Rows from an object dataset:
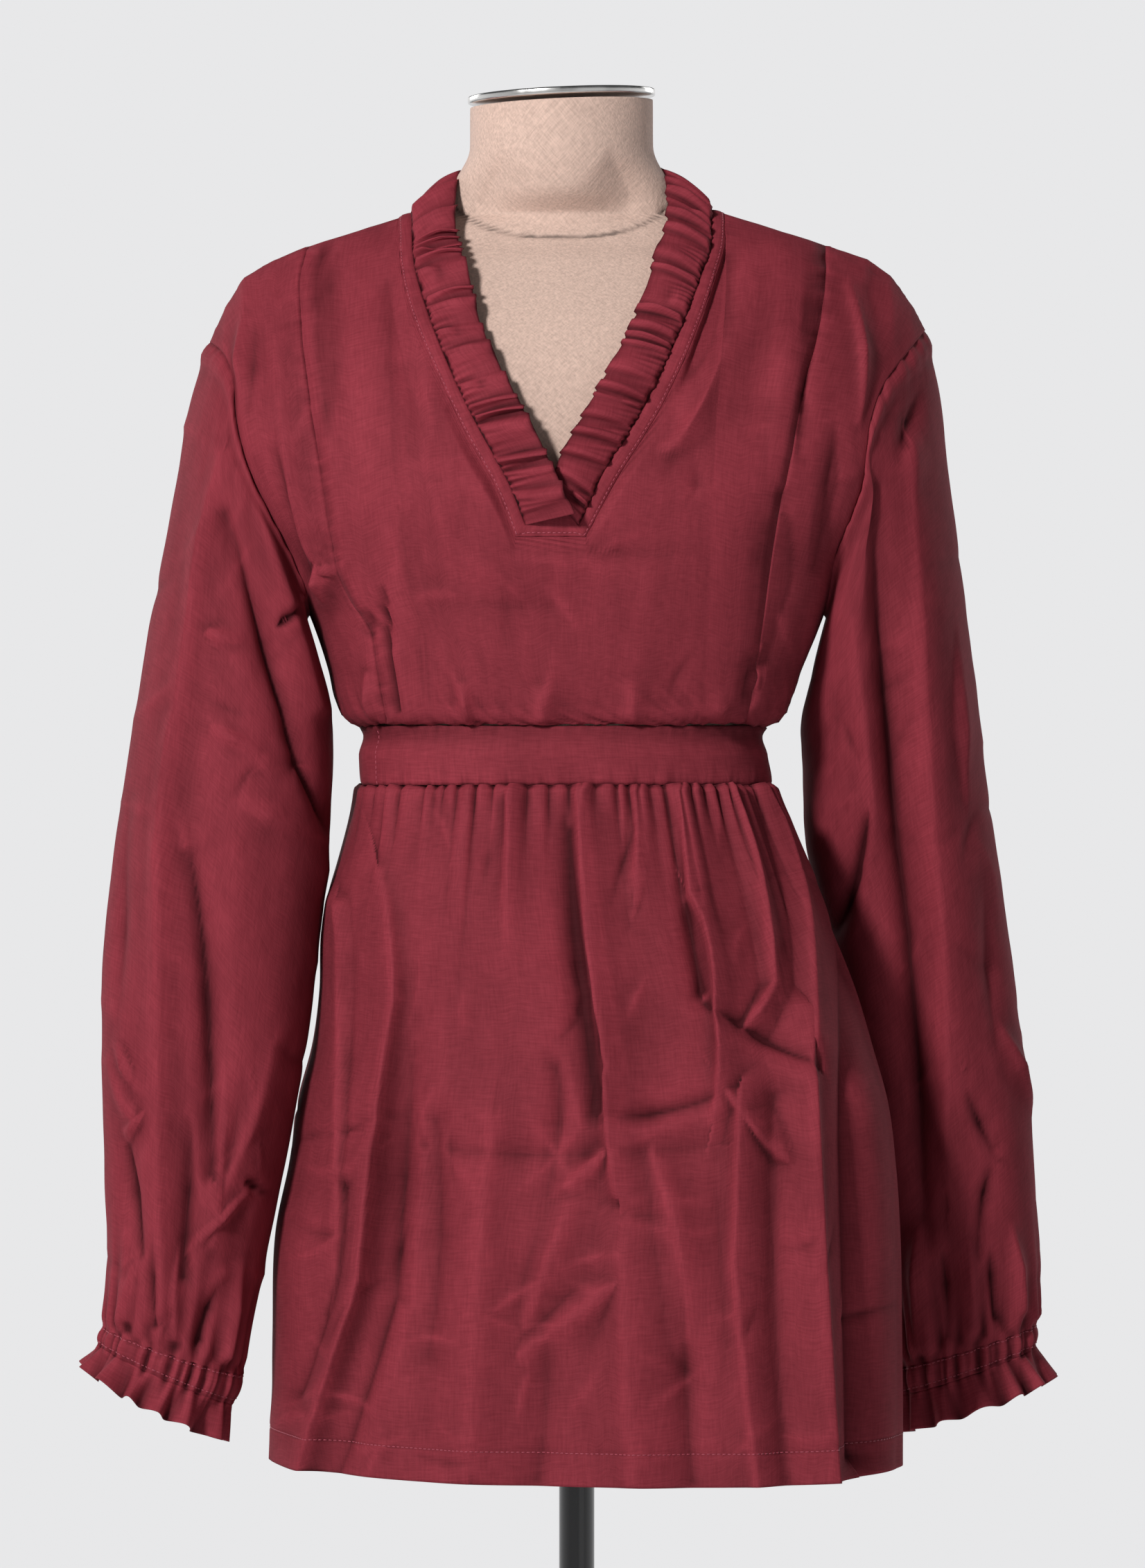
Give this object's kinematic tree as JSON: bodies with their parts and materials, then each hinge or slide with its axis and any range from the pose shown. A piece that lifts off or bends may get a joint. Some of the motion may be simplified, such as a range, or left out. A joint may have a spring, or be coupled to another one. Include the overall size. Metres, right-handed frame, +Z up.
{
  "type": "frilled maternity blouse on a limbless dress form",
  "caption": "Long-sleeved V-neck blouse with a frilled neckline, waistband, gathered skirt part and elastic cuffs, hanging open on a limbless dress form with pole and round base.",
  "frame": {"origin": "centre of the stand base's underside, on the floor", "axes": "+Z up along the pole, -Y towards the blouse's front, +X towards the viewer's right"},
  "size_m": [0.5837, 0.36, 1.4993],
  "materials": {
    "wine_cloth": "woven, soft sheen",
    "wine_band": "doubled woven cloth, topstitched",
    "wine_frill": "single woven cloth, gathered",
    "linen": "plain linen cover",
    "steel": "polished",
    "black_pole": "gloss black",
    "black_base": "satin black"
  },
  "bodies": {
    "root": {"front_centre": "wine_cloth", "front_side_left": "wine_cloth", "front_side_right": "wine_cloth", "back_panel": "wine_cloth", "neck_band": "wine_band", "neck_ruffle": "wine_frill", "waistband_front": "wine_band", "waistband_back": "wine_band", "skirt_front": "wine_cloth", "skirt_back": "wine_cloth", "sleeve_left": "wine_cloth", "sleeve_right": "wine_cloth", "cuff_casing_left": "wine_band", "cuff_casing_right": "wine_band", "cuff_frill_left": "wine_frill", "cuff_frill_right": "wine_frill", "form_torso": "linen", "form_neck": "linen", "neck_cap": "steel", "stand_pole": "black_pole", "stand_base": "black_base"}
  },
  "joints": []
}
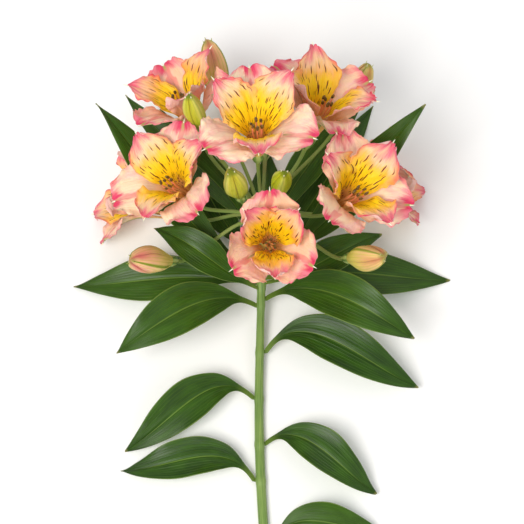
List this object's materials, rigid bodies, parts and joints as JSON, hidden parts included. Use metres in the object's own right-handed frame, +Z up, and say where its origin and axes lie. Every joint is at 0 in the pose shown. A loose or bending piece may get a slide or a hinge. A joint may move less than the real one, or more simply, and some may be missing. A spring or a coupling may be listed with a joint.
{
  "type": "alstroemeria stem",
  "caption": "Cut alstroemeria stem lying down: a leafy green stem that carries an umbel of pink, cream and yellow blooms and closed buds above a whorl of glossy leaves.",
  "frame": {"origin": "on the table, under the middle of the box of the whole lying stem", "axes": "+Y along the stem from the cut end to the blooms, +Z up from the table, +X to the right as seen from above with the blooms at the top"},
  "size_m": [0.2284, 0.4408, 0.1392],
  "materials": {
    "stem": "smooth satin green, soft fibrous plant stem",
    "outer_tepal": "soft matte petal, cream and peach with pink margins and a green rib on the back",
    "inner_tepal": "soft matte petal, golden yellow with dark red-brown dashes and a pink tip",
    "stamen": "satin peach filaments with grey-brown anthers",
    "bud": "smooth satin, cream yellow with green ribs and a pink flush",
    "leaf": "glossy dark green with fine parallel veins and a thin pale edge"
  },
  "bodies": {
    "root": {"stem": "stem", "bloom_1_outer_tepals": "outer_tepal", "bloom_1_inner_tepals": "inner_tepal", "bloom_1_stamens": "stamen", "bloom_2_outer_tepals": "outer_tepal", "bloom_2_inner_tepals": "inner_tepal", "bloom_2_stamens": "stamen", "bloom_3_outer_tepals": "outer_tepal", "bloom_3_inner_tepals": "inner_tepal", "bloom_3_stamens": "stamen", "bloom_4_outer_tepals": "outer_tepal", "bloom_4_inner_tepals": "inner_tepal", "bloom_4_stamens": "stamen", "bloom_5_outer_tepals": "outer_tepal", "bloom_5_inner_tepals": "inner_tepal", "bloom_5_stamens": "stamen", "bloom_6_outer_tepals": "outer_tepal", "bloom_6_inner_tepals": "inner_tepal", "bloom_6_stamens": "stamen", "bloom_7_outer_tepals": "outer_tepal", "bloom_7_inner_tepals": "inner_tepal", "bloom_7_stamens": "stamen", "bloom_8_outer_tepals": "outer_tepal", "bloom_8_inner_tepals": "inner_tepal", "bloom_8_stamens": "stamen", "bloom_9_outer_tepals": "outer_tepal", "bloom_9_inner_tepals": "inner_tepal", "bloom_9_stamens": "stamen", "bud_1": "bud", "bud_2": "bud", "bud_3": "bud", "bud_4": "bud", "bud_5": "bud", "bud_6": "bud", "bud_7": "bud", "leaf_whorl_1": "leaf", "leaf_whorl_2": "leaf", "leaf_whorl_3": "leaf", "leaf_whorl_4": "leaf", "leaf_whorl_5": "leaf", "leaf_whorl_6": "leaf", "leaf_whorl_7": "leaf", "leaf_whorl_8": "leaf", "leaf_whorl_9": "leaf", "leaf_whorl_10": "leaf", "leaf_whorl_11": "leaf", "leaf_whorl_12": "leaf", "leaf_whorl_13": "leaf", "leaf_stem_1": "leaf", "leaf_stem_2": "leaf", "leaf_stem_3": "leaf", "leaf_stem_4": "leaf", "leaf_stem_5": "leaf", "leaf_stem_6": "leaf"}
  },
  "joints": []
}
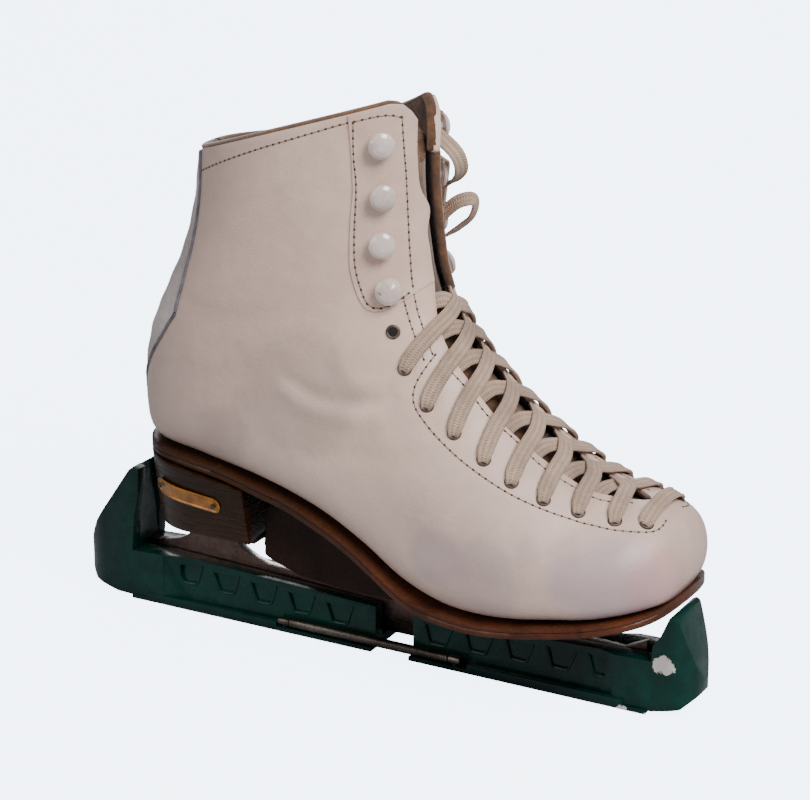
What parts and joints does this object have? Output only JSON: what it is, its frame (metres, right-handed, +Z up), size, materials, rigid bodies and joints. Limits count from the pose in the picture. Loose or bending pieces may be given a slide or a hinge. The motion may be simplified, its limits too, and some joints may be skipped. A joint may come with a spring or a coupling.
{
  "type": "figure skate",
  "caption": "White leather figure skate with lace hooks, stacked heel and steel blade, standing in a green two-piece sprung blade guard.",
  "frame": {"origin": "on the floor, under the middle of the guard that the skate stands in", "axes": "+X towards the toe, +Y towards the inner side of the right foot, +Z up"},
  "size_m": [0.293, 0.0938, 0.2409],
  "materials": {
    "white_leather": "smooth, lightly worn",
    "white_trim": "soft, smooth",
    "dark_piping": "matte cord",
    "brown_lining": "matte suede",
    "foam": "matte foam",
    "stiffener": "matte board",
    "tongue_leather": "matte",
    "tongue_felt": "matte felt",
    "eyelet_metal": "dull",
    "hook_enamel": "glossy white enamel",
    "lace_cotton": "woven",
    "aglet_plastic": "clear-coated",
    "footbed_cloth": "matte",
    "shank_steel": "dull",
    "sole_leather": "varnished edge",
    "web_leather": "dark varnish",
    "heel_leather": "varnished stack",
    "lift_rubber": "matte",
    "badge_metal": "satin",
    "pin_metal": "dark",
    "blade_steel": "satin",
    "plate_steel": "satin",
    "guard_plastic": "dark green translucent",
    "spring_steel": "dull"
  },
  "bodies": {
    "skate": {"upper_outer": "white_leather", "upper_inner": "white_leather", "back_strip": "white_trim", "piping": "dark_piping", "hook_patch_outer": "white_leather", "hook_patch_inner": "white_leather", "collar_binding": "brown_lining", "lining_outer": "brown_lining", "lining_inner": "brown_lining", "collar_padding": "foam", "toe_box": "stiffener", "heel_counter": "stiffener", "tongue_lower": "tongue_leather", "tongue_lining": "tongue_felt", "eyelets_outer": "eyelet_metal", "eyelets_inner": "eyelet_metal", "hooks_outer": "hook_enamel", "hooks_inner": "hook_enamel", "lace": "lace_cotton", "lace_end_front": "lace_cotton", "lace_end_rear": "lace_cotton", "aglets": "aglet_plastic", "footbed": "footbed_cloth", "insole_board": "stiffener", "shank": "shank_steel", "outsole": "sole_leather", "arch_web": "web_leather", "heel_stack": "heel_leather", "heel_top_lift": "lift_rubber", "badge": "badge_metal", "badge_pins": "pin_metal", "blade_runner": "blade_steel", "sole_plate": "plate_steel", "heel_plate": "plate_steel", "sole_plate_screws": "plate_steel", "heel_plate_screws": "plate_steel"},
    "tongue_flap": {"tongue_upper": "tongue_leather"},
    "guard_toe": {"guard_toe_shell": "guard_plastic", "spring_anchor_toe": "spring_steel", "guard_spring": "spring_steel"},
    "guard_heel": {"guard_heel_shell": "guard_plastic", "spring_anchor_heel": "spring_steel"}
  },
  "joints": [
    {"name": "guard_off", "type": "slide", "parent": "skate", "child": "guard_toe", "axis": [0, 0, -1], "range_m": [0, 0.07]},
    {"name": "guard_stretch", "type": "slide", "parent": "guard_toe", "child": "guard_heel", "axis": [-1, 0, 0], "range_m": [0, 0.02], "stiffness_N_per_m": 300, "springref_m": -0.01, "deforming": ["guard_spring"]},
    {"name": "tongue_fold", "type": "hinge", "parent": "skate", "child": "tongue_flap", "pos_m": [0.0265, 0, 0.151], "axis": [0, 1, 0], "range_deg": [-15, 0], "stiffness_Nm_per_rad": 0.5}
  ]
}
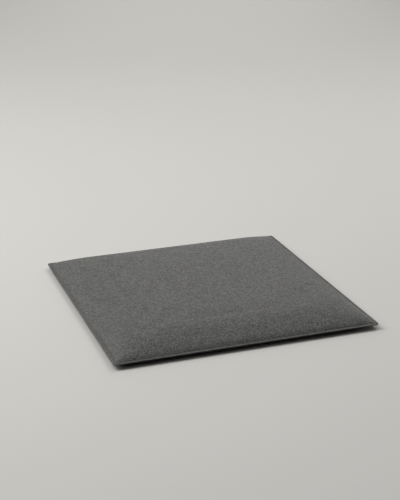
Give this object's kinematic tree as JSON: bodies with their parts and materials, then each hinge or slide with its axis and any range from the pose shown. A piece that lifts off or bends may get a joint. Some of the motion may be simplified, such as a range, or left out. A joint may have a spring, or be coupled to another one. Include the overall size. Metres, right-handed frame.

▸ Set task
State how many lines above include the word "then", and nothing more.

▸ Answer in full
2